New AGO Opinion Concludes the OPMA Allows a Governing Body to Meet via Telephone or Video Conference
April 3, 2017
Category: Court Decisions and AGO Opinions , Open Public Meetings Act
On March 21, 2017, the Washington State Attorney General’s Office (AGO) issued a new opinion on the Open Public Meetings Act (OPMA), opining on whether a governing body can conduct a public meeting by telephone (or video) conference call. Any new case law or AGO opinion on the OPMA always creates somewhat of a stir for government attorneys and elected officials since guidance on the OPMA is so few and far between!
The new opinion (AGO 2017 No. 4) addresses whether a governing body can hold an open public meeting exclusively by conference call. Even though the opinion analyzes a state governing body, the AGO’s opinion applies equally to governing bodies of local governments.
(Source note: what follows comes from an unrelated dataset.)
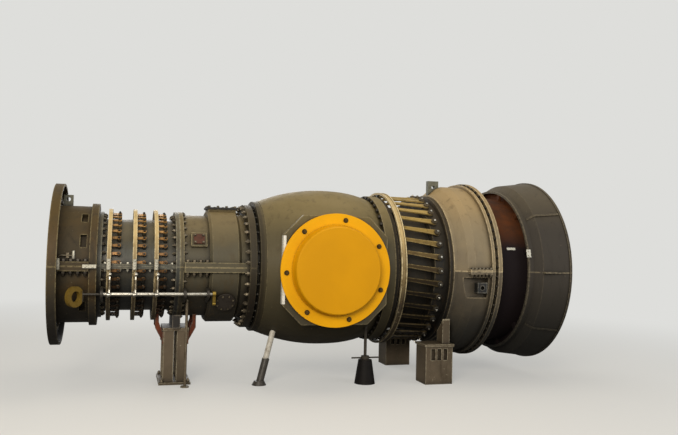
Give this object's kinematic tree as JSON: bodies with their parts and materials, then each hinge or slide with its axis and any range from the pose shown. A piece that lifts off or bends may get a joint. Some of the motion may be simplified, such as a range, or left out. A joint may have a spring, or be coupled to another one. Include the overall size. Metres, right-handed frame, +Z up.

The basic requirement of the OPMA is that the public shall be permitted to attend any meeting of the governing body of a public agency. RCW 42.30.030. The AGO’s opinion focused on the meaning of “attend” in the OPMA, concluding that it “requires the meeting to occur at a physical location where interested persons can be present to listen to and observe the governing body’s actions.”
The AGO then looked to whether a meeting held by telephone and video conferencing allows the public to attend the meeting, ultimately concluding that even though the OPMA does not expressly address public meetings using telecommunications technology (i.e., telephone and video conferencing), this does not prohibit such a meeting from occurring since:
[T]he OPMA is a limitation on the authority of a public agency to act, not a grant of authority. Thus, the power to hold the meeting using teleconferencing exists so long as the meeting satisfies the limits of the OPMA.
To satisfy the limits of the OPMA, the telephone or video conferencing meeting must comply with the following factors:
- The speaker phone or video must be provided at the designated meeting place and at the designated meeting time. For local agencies, this will be at the place and time set forth in the agency’s relevant ordinance, resolution, bylaws, or similar rule pursuant to RCW 42.30.070.
- The speaker phone or video must allow attending members of the public to hear all discussion, provide testimony (if testimony is required by state law or council rule), and otherwise be aware of the governing body’s steps in taking its official action.
The AGO’s opinion, of course, is given with the caveat that their conclusion is not without risk since, in the event such a meeting is found unlawful by the courts, the governing body’s actions taken at an unlawful meeting are null and void and members of the governing body could be liable for civil penalties. Despite that caveat, hopefully this new AGO opinion allows agencies to breathe easier in the event they need to have a meeting entirely by phone or video conferencing.